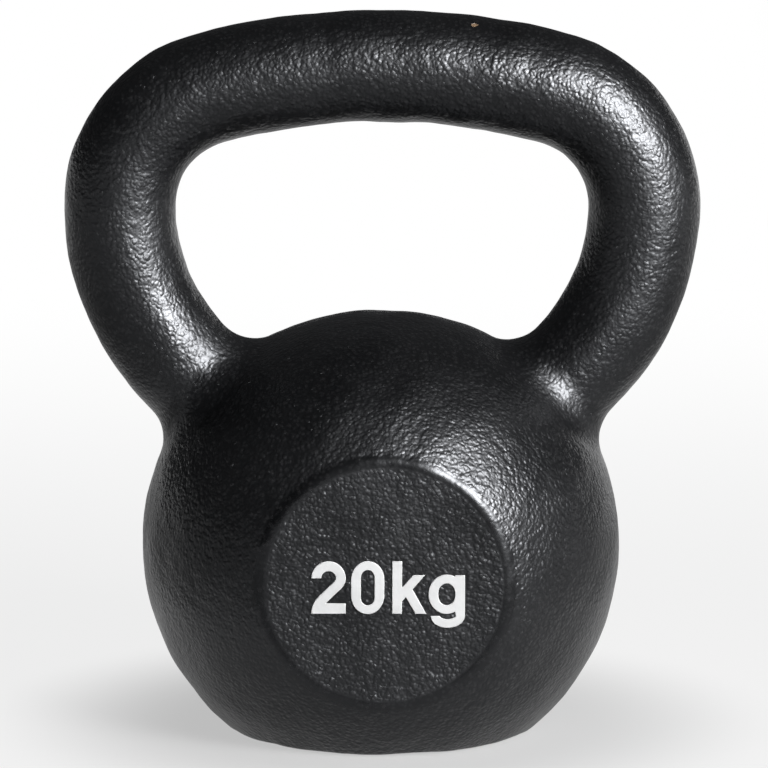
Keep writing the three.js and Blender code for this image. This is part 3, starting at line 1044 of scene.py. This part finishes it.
def buildPad():
    profile = list(pad["dimple"])
    for radius in pad["grooves"]:
        profile += [(radius + aside, high) for aside, high in pad["groove"]]
    profile += [(pad["radius"] - inwards, high) for inwards, high in pad["rim"]]
    profile.append((pad["topRing"], pad["top"]))
    angles = np.arange(pad["segments"]) * 2 * math.pi / pad["segments"]
    rows = [np.stack([out * np.cos(angles), out * np.sin(angles),
                      np.full(len(angles), high - casting["lift"])], axis=1)
            for out, high in profile]
    middles = [[0, 0, pad["dimpleTop"] - casting["lift"]], [0, 0, pad["top"] - casting["lift"]]]
    points = np.concatenate([*rows, middles])
    faces = gridFaces(len(profile), pad["segments"])
    count, total = pad["segments"], len(points)
    last = (len(profile) - 1) * count
    for i in range(count):
        j = (i + 1) % count
        faces.append([j, i, total - 2])
        faces.append([last + i, last + j, total - 1])
    normals = vertexNormals(points, faces)
    if normals[total - 1][2] < 0:
        faces = [face[::-1] for face in faces]
        normals = -normals
    stand(makePiece("rubberPad", points, faces, normals, rubberMaterial()), "base_pad")


buildPad()
steel, fibre = turnedSteelMaterial(), vulcanFibreMaterial()
for node, material in (("trim_plug", steel), ("trim_slug", steel), ("plug_washer", fibre)):
    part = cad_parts[node]
    for materialSlot in part.material_slots:
        materialSlot.material = material
print("pad and trim ready")


# Floor, lights and camera
studio = {
    "floorSize": 14.0,
    "floorColour": (0.48, 0.48, 0.48),
    # The white strip that the bell stands on: half its width and how it widens to the back, how
    # soft its sides are, where its front fades in, and how white it is near and far
    "whiteHalf": (0.155, 0.055),
    "whiteSoft": (1.0, 1.9),
    "whiteFront": (-0.22, -0.09),
    "whiteShare": (0.84, 1.0),
    "whiteReach": (0.15, 0.9),
    # Close round the base the floor is less white: most of the shade there is this patch
    "shadeReach": (0.065, 0.15),
    "shade": 0.6,
    # Far off the floor is pale all round
    "farReach": (0.35, 1.1),
    "farShare": (0.15, 0.95),
    "worldColour": (0.066, 0.067, 0.070),
    "aim": 0.12,  # height that the lamps point at
}
keyLamp = {"turn": 38.5, "rise": 23, "away": 1.5, "size": (0.55, 0.62), "power": 25}
glossLamp = {**keyLamp, "power": 112}  # lights gloss only, so that is over five times as strong
rimLamp = {"turn": 148, "rise": 4, "away": 1.4, "size": (0.5, 0.5), "power": 1.0}


def areaLight(name, settings):
    lamp = bpy.data.lights.new(name, "AREA")
    lamp.shape = "RECTANGLE"
    lamp.size, lamp.size_y = settings["size"]
    lamp.energy = settings["power"]
    turn, rise = math.radians(settings["turn"]), math.radians(settings["rise"])
    level = math.cos(rise)
    way = Vector((math.sin(turn) * level, -math.cos(turn) * level, math.sin(rise)))
    light = bpy.data.objects.new(name, lamp)
    light.location = Vector((0, 0, studio["aim"])) + way * settings["away"]
    light.rotation_euler = way.to_track_quat("Z", "Y").to_euler()
    bpy.context.collection.objects.link(light)
    return light


def floorShare(tree):
    # How far the floor is lifted towards white, from place to place
    place = addNode(tree, "ShaderNodeTexCoord", {}).outputs["Object"]
    x, y, _ = addNode(tree, "ShaderNodeSeparateXYZ", {0: place}).outputs
    half, widening = studio["whiteHalf"]
    reach = mathNode(tree, "MULTIPLY_ADD", mathNode(tree, "MAXIMUM", y, 0.0), widening, half)
    aside = mathNode(tree, "DIVIDE", mathNode(tree, "ABSOLUTE", x), reach)
    white = mathNode(tree, "MULTIPLY", rangeNode(tree, aside, *studio["whiteSoft"], 1.0, 0.0),
                     rangeNode(tree, y, *studio["whiteFront"]))
    share = rangeNode(tree, y, *studio["whiteReach"], *studio["whiteShare"])
    length = addNode(tree, "ShaderNodeVectorMath", {0: place}, operation="LENGTH")
    away = length.outputs["Value"]
    shade = rangeNode(tree, away, *studio["shadeReach"], studio["shade"], 1.0)
    strip = mathNode(tree, "MULTIPLY", mathNode(tree, "MULTIPLY", white, share), shade)
    far = rangeNode(tree, away, *studio["farReach"], *studio["farShare"])
    return mathNode(tree, "MAXIMUM", strip, far)


def buildFloor():
    half = studio["floorSize"] / 2
    mesh = bpy.data.meshes.new("floor")
    corners = [(-half, -half, 0), (half, -half, 0), (half, half, 0), (-half, half, 0)]
    mesh.from_pydata(corners, [], [(0, 1, 2, 3)])
    material, tree, _ = newMaterial("paleFloor")
    tree.nodes.clear()
    # What the camera, gloss and glass see is lifted towards white, and keeps a faint shadow
    path = addNode(tree, "ShaderNodeLightPath", {}).outputs
    seen = mathNode(tree, "MAXIMUM", path["Is Camera Ray"], path["Is Glossy Ray"])
    seen = mathNode(tree, "MAXIMUM", seen, path["Is Transmission Ray"])
    diffuse = addNode(tree, "ShaderNodeBsdfDiffuse", {"Color": (*studio["floorColour"], 1)})
    glow = addNode(tree, "ShaderNodeEmission", {})
    share = mathNode(tree, "MULTIPLY", seen, floorShare(tree))
    inputs = {0: share, 1: diffuse.outputs[0], 2: glow.outputs[0]}
    mix = addNode(tree, "ShaderNodeMixShader", inputs)
    addNode(tree, "ShaderNodeOutputMaterial", {"Surface": mix.outputs[0]})
    mesh.materials.append(material)
    floor = bpy.data.objects.new("floor", mesh)
    bpy.context.collection.objects.link(floor)


def buildWorld():
    world = bpy.data.worlds.new("studioWorld")
    world.use_nodes = True
    colour = world.node_tree.nodes["Background"].inputs["Color"]
    colour.default_value = (*studio["worldColour"], 1)
    bpy.context.scene.world = world


cameraPlace = {
    "turn": 1.01,
    "rise": 10.61,
    "roll": 0.23,
    "away": 2.53,
    "lookAt": (0.00088, 0, 0.12288),
    "lens": 333.4,
    "sensor": 36,
    "clipEnd": 40,
}


def buildCamera():
    turn, rise = math.radians(cameraPlace["turn"]), math.radians(cameraPlace["rise"])
    level = math.cos(rise)
    forward = Vector((math.sin(turn) * level, math.cos(turn) * level, -math.sin(rise)))
    data = bpy.data.cameras.new("camera")
    data.sensor_width = cameraPlace["sensor"]
    data.lens = cameraPlace["lens"]
    data.clip_end = cameraPlace["clipEnd"]
    camera = bpy.data.objects.new("camera", data)
    camera.location = Vector(cameraPlace["lookAt"]) - forward * cameraPlace["away"]
    roll = Quaternion((0, 0, 1), math.radians(cameraPlace["roll"]))
    camera.rotation_euler = (forward.to_track_quat("-Z", "Y") @ roll).to_euler()
    bpy.context.collection.objects.link(camera)
    bpy.context.scene.camera = camera


buildFloor()
buildWorld()
areaLight("keyLight", keyLamp)
areaLight("keyGlossLight", glossLamp).visible_diffuse = False
areaLight("rimLight", rimLamp)
buildCamera()
bpy.context.scene.view_settings.view_transform = "Standard"
print("studio ready")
* * * * *
* **SHORT PROBLEM**: Copy all data exactly, start to finish.

* **WRITTEN RESPONSE**:
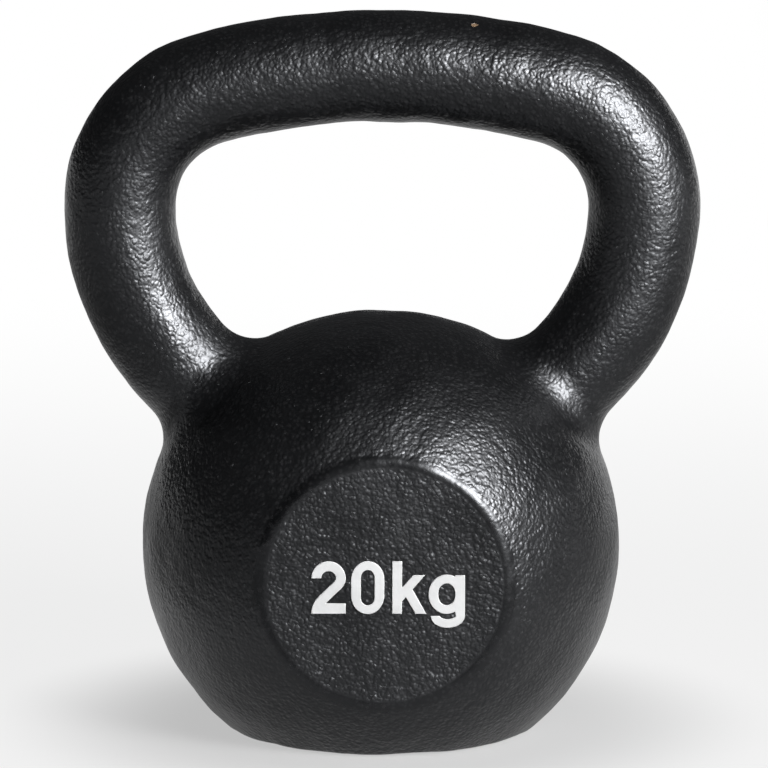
Keep writing the three.js and Blender code for this image. This is part 3, starting at line 1044 of scene.py. This part finishes it.
def buildPad():
    profile = list(pad["dimple"])
    for radius in pad["grooves"]:
        profile += [(radius + aside, high) for aside, high in pad["groove"]]
    profile += [(pad["radius"] - inwards, high) for inwards, high in pad["rim"]]
    profile.append((pad["topRing"], pad["top"]))
    angles = np.arange(pad["segments"]) * 2 * math.pi / pad["segments"]
    rows = [np.stack([out * np.cos(angles), out * np.sin(angles),
                      np.full(len(angles), high - casting["lift"])], axis=1)
            for out, high in profile]
    middles = [[0, 0, pad["dimpleTop"] - casting["lift"]], [0, 0, pad["top"] - casting["lift"]]]
    points = np.concatenate([*rows, middles])
    faces = gridFaces(len(profile), pad["segments"])
    count, total = pad["segments"], len(points)
    last = (len(profile) - 1) * count
    for i in range(count):
        j = (i + 1) % count
        faces.append([j, i, total - 2])
        faces.append([last + i, last + j, total - 1])
    normals = vertexNormals(points, faces)
    if normals[total - 1][2] < 0:
        faces = [face[::-1] for face in faces]
        normals = -normals
    stand(makePiece("rubberPad", points, faces, normals, rubberMaterial()), "base_pad")


buildPad()
steel, fibre = turnedSteelMaterial(), vulcanFibreMaterial()
for node, material in (("trim_plug", steel), ("trim_slug", steel), ("plug_washer", fibre)):
    part = cad_parts[node]
    for materialSlot in part.material_slots:
        materialSlot.material = material
print("pad and trim ready")


# Floor, lights and camera
studio = {
    "floorSize": 14.0,
    "floorColour": (0.48, 0.48, 0.48),
    # The white strip that the bell stands on: half its width and how it widens to the back, how
    # soft its sides are, where its front fades in, and how white it is near and far
    "whiteHalf": (0.155, 0.055),
    "whiteSoft": (1.0, 1.9),
    "whiteFront": (-0.22, -0.09),
    "whiteShare": (0.84, 1.0),
    "whiteReach": (0.15, 0.9),
    # Close round the base the floor is less white: most of the shade there is this patch
    "shadeReach": (0.065, 0.15),
    "shade": 0.6,
    # Far off the floor is pale all round
    "farReach": (0.35, 1.1),
    "farShare": (0.15, 0.95),
    "worldColour": (0.066, 0.067, 0.070),
    "aim": 0.12,  # height that the lamps point at
}
keyLamp = {"turn": 38.5, "rise": 23, "away": 1.5, "size": (0.55, 0.62), "power": 25}
glossLamp = {**keyLamp, "power": 112}  # lights gloss only, so that is over five times as strong
rimLamp = {"turn": 148, "rise": 4, "away": 1.4, "size": (0.5, 0.5), "power": 1.0}


def areaLight(name, settings):
    lamp = bpy.data.lights.new(name, "AREA")
    lamp.shape = "RECTANGLE"
    lamp.size, lamp.size_y = settings["size"]
    lamp.energy = settings["power"]
    turn, rise = math.radians(settings["turn"]), math.radians(settings["rise"])
    level = math.cos(rise)
    way = Vector((math.sin(turn) * level, -math.cos(turn) * level, math.sin(rise)))
    light = bpy.data.objects.new(name, lamp)
    light.location = Vector((0, 0, studio["aim"])) + way * settings["away"]
    light.rotation_euler = way.to_track_quat("Z", "Y").to_euler()
    bpy.context.collection.objects.link(light)
    return light


def floorShare(tree):
    # How far the floor is lifted towards white, from place to place
    place = addNode(tree, "ShaderNodeTexCoord", {}).outputs["Object"]
    x, y, _ = addNode(tree, "ShaderNodeSeparateXYZ", {0: place}).outputs
    half, widening = studio["whiteHalf"]
    reach = mathNode(tree, "MULTIPLY_ADD", mathNode(tree, "MAXIMUM", y, 0.0), widening, half)
    aside = mathNode(tree, "DIVIDE", mathNode(tree, "ABSOLUTE", x), reach)
    white = mathNode(tree, "MULTIPLY", rangeNode(tree, aside, *studio["whiteSoft"], 1.0, 0.0),
                     rangeNode(tree, y, *studio["whiteFront"]))
    share = rangeNode(tree, y, *studio["whiteReach"], *studio["whiteShare"])
    length = addNode(tree, "ShaderNodeVectorMath", {0: place}, operation="LENGTH")
    away = length.outputs["Value"]
    shade = rangeNode(tree, away, *studio["shadeReach"], studio["shade"], 1.0)
    strip = mathNode(tree, "MULTIPLY", mathNode(tree, "MULTIPLY", white, share), shade)
    far = rangeNode(tree, away, *studio["farReach"], *studio["farShare"])
    return mathNode(tree, "MAXIMUM", strip, far)


def buildFloor():
    half = studio["floorSize"] / 2
    mesh = bpy.data.meshes.new("floor")
    corners = [(-half, -half, 0), (half, -half, 0), (half, half, 0), (-half, half, 0)]
    mesh.from_pydata(corners, [], [(0, 1, 2, 3)])
    material, tree, _ = newMaterial("paleFloor")
    tree.nodes.clear()
    # What the camera, gloss and glass see is lifted towards white, and keeps a faint shadow
    path = addNode(tree, "ShaderNodeLightPath", {}).outputs
    seen = mathNode(tree, "MAXIMUM", path["Is Camera Ray"], path["Is Glossy Ray"])
    seen = mathNode(tree, "MAXIMUM", seen, path["Is Transmission Ray"])
    diffuse = addNode(tree, "ShaderNodeBsdfDiffuse", {"Color": (*studio["floorColour"], 1)})
    glow = addNode(tree, "ShaderNodeEmission", {})
    share = mathNode(tree, "MULTIPLY", seen, floorShare(tree))
    inputs = {0: share, 1: diffuse.outputs[0], 2: glow.outputs[0]}
    mix = addNode(tree, "ShaderNodeMixShader", inputs)
    addNode(tree, "ShaderNodeOutputMaterial", {"Surface": mix.outputs[0]})
    mesh.materials.append(material)
    floor = bpy.data.objects.new("floor", mesh)
    bpy.context.collection.objects.link(floor)


def buildWorld():
    world = bpy.data.worlds.new("studioWorld")
    world.use_nodes = True
    colour = world.node_tree.nodes["Background"].inputs["Color"]
    colour.default_value = (*studio["worldColour"], 1)
    bpy.context.scene.world = world


cameraPlace = {
    "turn": 1.01,
    "rise": 10.61,
    "roll": 0.23,
    "away": 2.53,
    "lookAt": (0.00088, 0, 0.12288),
    "lens": 333.4,
    "sensor": 36,
    "clipEnd": 40,
}


def buildCamera():
    turn, rise = math.radians(cameraPlace["turn"]), math.radians(cameraPlace["rise"])
    level = math.cos(rise)
    forward = Vector((math.sin(turn) * level, math.cos(turn) * level, -math.sin(rise)))
    data = bpy.data.cameras.new("camera")
    data.sensor_width = cameraPlace["sensor"]
    data.lens = cameraPlace["lens"]
    data.clip_end = cameraPlace["clipEnd"]
    camera = bpy.data.objects.new("camera", data)
    camera.location = Vector(cameraPlace["lookAt"]) - forward * cameraPlace["away"]
    roll = Quaternion((0, 0, 1), math.radians(cameraPlace["roll"]))
    camera.rotation_euler = (forward.to_track_quat("-Z", "Y") @ roll).to_euler()
    bpy.context.collection.objects.link(camera)
    bpy.context.scene.camera = camera


buildFloor()
buildWorld()
areaLight("keyLight", keyLamp)
areaLight("keyGlossLight", glossLamp).visible_diffuse = False
areaLight("rimLight", rimLamp)
buildCamera()
bpy.context.scene.view_settings.view_transform = "Standard"
print("studio ready")